Page 152 of Chaos

“I won’t. You aren’t leaving me behind ever again.”

“I won’t.”

“Where you go, I go.”

“Logically, I’m pretty sure I’ll have to do some amount of troop training or tours or visit strongholds and bases.”

“Every single night, your head hits the pillow right beside mine.”

“What if you have to do garden tours?”

“Then you come. Where I go, you follow. Capisce?”

“Italian, now?”

“Mafia-verse. That’s our metric if either of us is traveling overnight somewhere, the other is coming too, and so are these kids in this room.”

He sighs. “They keep multiplying.”

“I know. And it’ll get harder with Maybe.”

“Maybe is the baby?”

“Yes.”

“I heard a study once in the army—rigid thinking actually shrinks brain matter. You literally collapse your brain when you see things as only good or bad, right or wrong, up or down. But you accept the concept ofmaybeand you can actually grow your brain’s capacity to process.”

“Really?”

“I mean … that’s what I remember.”

“So like how a person can maybe poison a man and still be good?”

“There’s no maybe there.”

“Or how another person can smother a guy in a hospital bed and still be an incredible human.”

“Maybe.”

I grin. “Definitely. Or how … maybe this life will still be really good. Even without all the stuff that made it easy before. Maybe it’ll be harder, but … maybe because we have to fight for it so hard, it’ll be that much better?”

“Yeah. We can see the threats and the fear … and we can say … maybe it’ll be good.”

I like that. A lot. “You call her the blueberry?”

His throat moves against my face. “Yeah.”

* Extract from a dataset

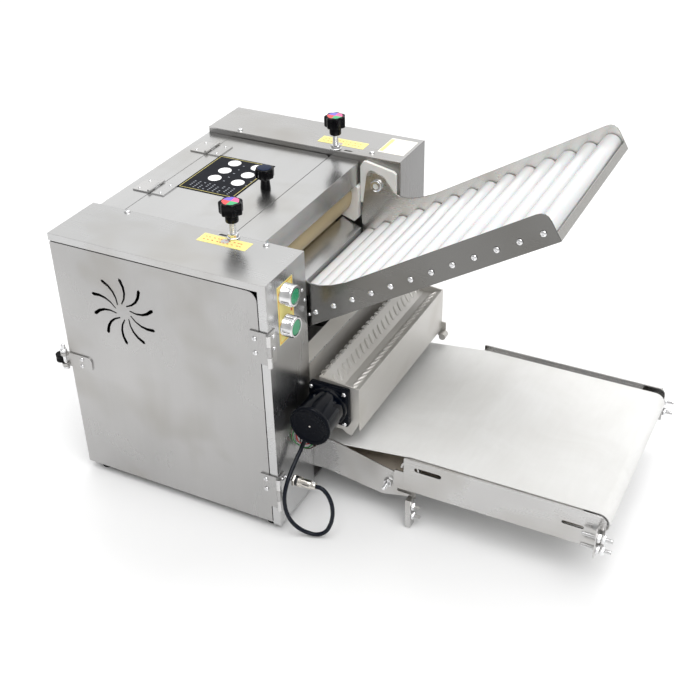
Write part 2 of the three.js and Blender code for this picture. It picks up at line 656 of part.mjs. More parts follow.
function motorCable() {
  const path = new THREE.CatmullRomCurve3(cableRoute.map((point) => new THREE.Vector3(...point)));
  const section = new THREE.Shape().absarc(0, 0, 3, 0, 2 * Math.PI, false);
  const options = { steps: 24, bevelEnabled: false, extrudePath: path, curveSegments: 4 };
  return new THREE.ExtrudeGeometry(section, options);
}
add("motor_cable", motorCable(), blackRubber);
const onSocket = (radius, from, to, sides) => rodX(socketAxis.y, socketAxis.z, radius, from, to, sides);
const plugBody = join(onSocket(7.6, 357.3, 362, 16), onSocket(6.2, 361, 378, 16), onSocket(5.2, 377, 384, 12));
add("cable_plug", plugBody, chromed);
const socketBody = join(onSocket(2.6, 328, 350, 10), onSocket(8.5, 349, 354, 6), onSocket(7, 353, 357, 16));
add("cable_socket", socketBody, chromed);

// Conveyor arms: bolted to the side plates, with take-up brackets and levelling plates at their ends
function conveyorArms() {
  const armOutline = outline([
    [270, 82], [270, 47], [361, 47], [446, 34], [496, 46], [496, 73], [442, 85], [369, 103], [340, 103], [340, 82],
  ]);
  const pieces = ["near", "far"].flatMap((side) => {
    const span = (from, to) => sideSpan(side, from, to);
    const arm = cut(
      alongY(armOutline, ...span(bay.near + 0.4, bay.near + 2.4)),
      rodY(idlerWheel.x, idlerWheel.z, 4.3, 0, 500, 10),
      rodY(driveWheel.x, driveWheel.z, 9, 0, 500, 10),
    );
    const takeUp = cut(
      box(466, 498, ...span(96, 98), 46, 88),
      alongY(slotShape(470, 492, 54, 2.5), 0, 500, 3),
    );
    const joggle = box(464, 468, ...span(96, bay.near + 2), 46, 84);
    const foot = box(488, 496, ...span(84, 97), 1.4, 50);
    const studs = [37.5, 21].map((z) => {
      const [from] = span(90, 90);
      return join(rodX(from, z, 4.4, 493, 499, 6), rodX(from, z, 2.4, 495, 508, 8));
    });
    return [arm, joggle, takeUp, foot, ...studs];
  });
  const tie = rodY(420, 46, 5, bay.near + 1, bay.far - 1, 12);
  return join(...pieces, tie);
}
add("conveyor_arms", conveyorArms(), stainless);

// Belt table: side plates, slider bed with a rounded rear edge, end brackets and tension bolts
function tableFrame() {
  const { near, far, from, to, bottom, top } = table;
  const bedTop = bedEdge.z + bedEdge.r;
  const slots = [slotShape(497, 537, 101, 3.5), slotShape(707, 737, 89.5, 2.6)];
  const pieces = ["near", "far"].flatMap((side) => {
    const [y0, y1] = side === "near" ? [near, near + sheet] : [far - sheet, far];
    const plate = cut(
      alongY(roundedShape(from, to, bottom, top, [2, 2, 10, 2]), y0, y1, 3),
      ...slots.map((slot) => alongY(slot, y0 - 1, y1 + 1, 3)),
    );
    const outward = side === "near" ? -1 : 1;
    const face = side === "near" ? near : far;
    const low = Math.min(face, face + 16 * outward);
    const flange = box(to - 9, to - 7, low - 0.5, low + 16.5, 58, 106);
    const bolts = [89, 70].map((z) => {
      const y = face + 9 * outward;
      return join(rodX(y, z, 2.8, 737, 778, 8), rodX(y, z, 5.4, to - 7.5, to - 2, 6));
    });
    return [plate, flange, ...bolts];
  });
  const bed = alongY(
    outline([[504, bedTop - 2], [504, bedTop], [732, bedTop], [732, bedTop - 2]]),
    near + 1, far - 1,
  );
  const nosing = cut(
    rodY(bedEdge.x, bedEdge.z, bedEdge.r, near + 1, far - 1, 28),
    rodY(bedEdge.x, bedEdge.z, bedEdge.r - 2.4, near - 1, far + 1, 20),
    box(bedEdge.x - 20, bedEdge.x + 20, near - 2, far + 2, bedEdge.z - 30, bedEdge.z),
  );
  const rest = box(bedEdge.x, 506, near + 1, far - 1, bedTop - 2, bedTop);
  const ties = [520, 700].map((x) => box(x, x + 12, near + 1, far - 1, 62, 66));
  const axleBore = rodY(noseWheel.x, noseWheel.z, 5.3, near - 5, far + 5, 12);
  return cut(join(...pieces, bed, rest, nosing, ...ties), axleBore);
}
add("conveyor_frame", tableFrame(), stainless);
add("conveyor_belt", band(wheels, belt.thickness, belt.near, belt.far, 0.26), canvas);

// Rollers of the belt
const beltRoller = (wheel, axle, from, to, sides) =>
  join(rodY(wheel.x, wheel.z, wheel.r, belt.near, belt.far, sides), rodY(wheel.x, wheel.z, axle, from, to, 12));
add("belt_drive_roller", beltRoller(driveWheel, 8, bay.near - 30, bay.far + 30, 24), steel);
add("belt_return_roller", beltRoller(idlerWheel, 4, 94, 404, 14), steel);
add("belt_nose_roller", beltRoller(noseWheel, 5, table.near + gap, table.far - gap, 20), aluminium);

// Push buttons
for (const { name, y, z } of buttonCentres) {
  const cap = rodX(y, z, 10.8, 340, 351.6, 24);
  add(name, join(cap, rodX(y, z, 6, 318, 341, 12)), greenPlastic);
}

export default machine;
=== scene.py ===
import bmesh
import bpy
import math
from mathutils import Matrix, Vector


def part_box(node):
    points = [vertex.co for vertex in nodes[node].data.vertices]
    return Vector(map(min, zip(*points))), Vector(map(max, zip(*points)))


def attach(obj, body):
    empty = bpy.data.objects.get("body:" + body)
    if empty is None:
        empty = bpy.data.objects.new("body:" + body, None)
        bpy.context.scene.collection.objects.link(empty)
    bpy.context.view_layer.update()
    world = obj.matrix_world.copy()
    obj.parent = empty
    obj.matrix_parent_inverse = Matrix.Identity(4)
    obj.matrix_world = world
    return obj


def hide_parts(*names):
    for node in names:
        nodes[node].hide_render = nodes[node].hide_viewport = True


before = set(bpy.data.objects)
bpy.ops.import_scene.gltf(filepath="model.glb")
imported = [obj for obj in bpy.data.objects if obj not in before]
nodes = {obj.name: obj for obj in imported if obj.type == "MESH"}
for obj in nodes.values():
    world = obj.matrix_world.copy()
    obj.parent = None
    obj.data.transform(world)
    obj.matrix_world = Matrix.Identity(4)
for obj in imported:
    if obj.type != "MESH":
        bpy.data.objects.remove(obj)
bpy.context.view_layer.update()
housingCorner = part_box("near_housing")[0]
scene = bpy.context.scene
scene.view_settings.view_transform = "Standard"
print("frame loaded")


# Machine millimetres: x from the rear, y from the near door, z from the floor.
def spot(x, y, z):
    offset = Vector((x, y, z - 11)) / 1000
    return housingCorner + offset


# Camera, floor and light.
camera = {"place": (967.08, -1002.56, 1093.85), "turn": (56.29, 0.99, 26.63), "lens": 57.80}
turn = [math.radians(angle) for angle in camera["turn"]]
bpy.ops.object.camera_add(location=spot(*camera["place"]), rotation=turn)
scene.camera = bpy.context.object
scene.camera.name = "studioCamera"
scene.camera.data.lens = camera["lens"]

light = {
    "sunPower": 2.0, "sunAngle": 52, "sunTurn": (16, 20, 0),
    "boxPower": 9, "boxSize": (1.3, 0.5), "boxPlace": (300, 700, 1700),
    "window": (-0.42, 0.72, 0.55), "dim": 0.55, "bright": 1.0,
}


# Material helpers.
def newFinish(name, **values):
    finish = bpy.data.materials.new(name)
    finish.use_nodes = True
    shader = finish.node_tree.nodes["Principled BSDF"]
    for socket, value in values.items():
        shader.inputs[socket.replace("_", " ")].default_value = value
    return finish, finish.node_tree, shader


def addNode(tree, kind, inputs=None, **settings):
    node = tree.nodes.new("ShaderNode" + kind)
    for name, value in settings.items():
        setattr(node, name, value)
    for name, value in (inputs or {}).items():
        if isinstance(value, bpy.types.NodeSocket):
            tree.links.new(value, node.inputs[name])
        else:
            node.inputs[name].default_value = value
    return node


def objectSpace(tree, stretch=(1, 1, 1)):
    place = addNode(tree, "TexCoord").outputs["Object"]
    return addNode(tree, "Mapping", {"Vector": place, "Scale": stretch}).outputs["Vector"]


def noise(tree, stretch, detail=3.0, roughness=0.55, distortion=0.0):
    inputs = {"Vector": objectSpace(tree, stretch), "Scale": 1.0, "Detail": detail,
              "Roughness": roughness, "Distortion": distortion}
    return addNode(tree, "TexNoise", inputs).outputs["Fac"]


def spread(tree, value, low, high, fromLow=0.3, fromHigh=0.7):
    inputs = {"Value": value, "From Min": fromLow, "From Max": fromHigh, "To Min": low, "To Max": high}
    return addNode(tree, "MapRange", inputs).outputs["Result"]


def combine(tree, operation, first, second):
    node = addNode(tree, "Math", operation=operation)
    for socket, value in zip(node.inputs, (first, second)):
        if isinstance(value, bpy.types.NodeSocket):
            tree.links.new(value, socket)
        else:
            socket.default_value = value
    return node.outputs[0]


def blendColour(tree, factor, first, second):
    inputs = {"Fac": factor, "Color1": first, "Color2": second}
    return addNode(tree, "MixRGB", inputs).outputs["Color"]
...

“Did you know my mom’s name was Briony?”

He shakes his head.

“B for Briony. And Ruby. Rubeeee. Maybeeee. Beeeee.” I settle my hand over his heart. “I was thinking we could name her Bee.”

“Like a honeybee?”

It’s stupid, but my eyes burn that he understands immediately why. A honeybee is hope. You need a honeybee to fertilize a flower to have a tomato to feed a person. Without a honeybee we have nothing.

And you could argue a honeybee could maybe sting you, but they could also maybe make you honey or fertilize you a whole crop of sun-warm strawberries.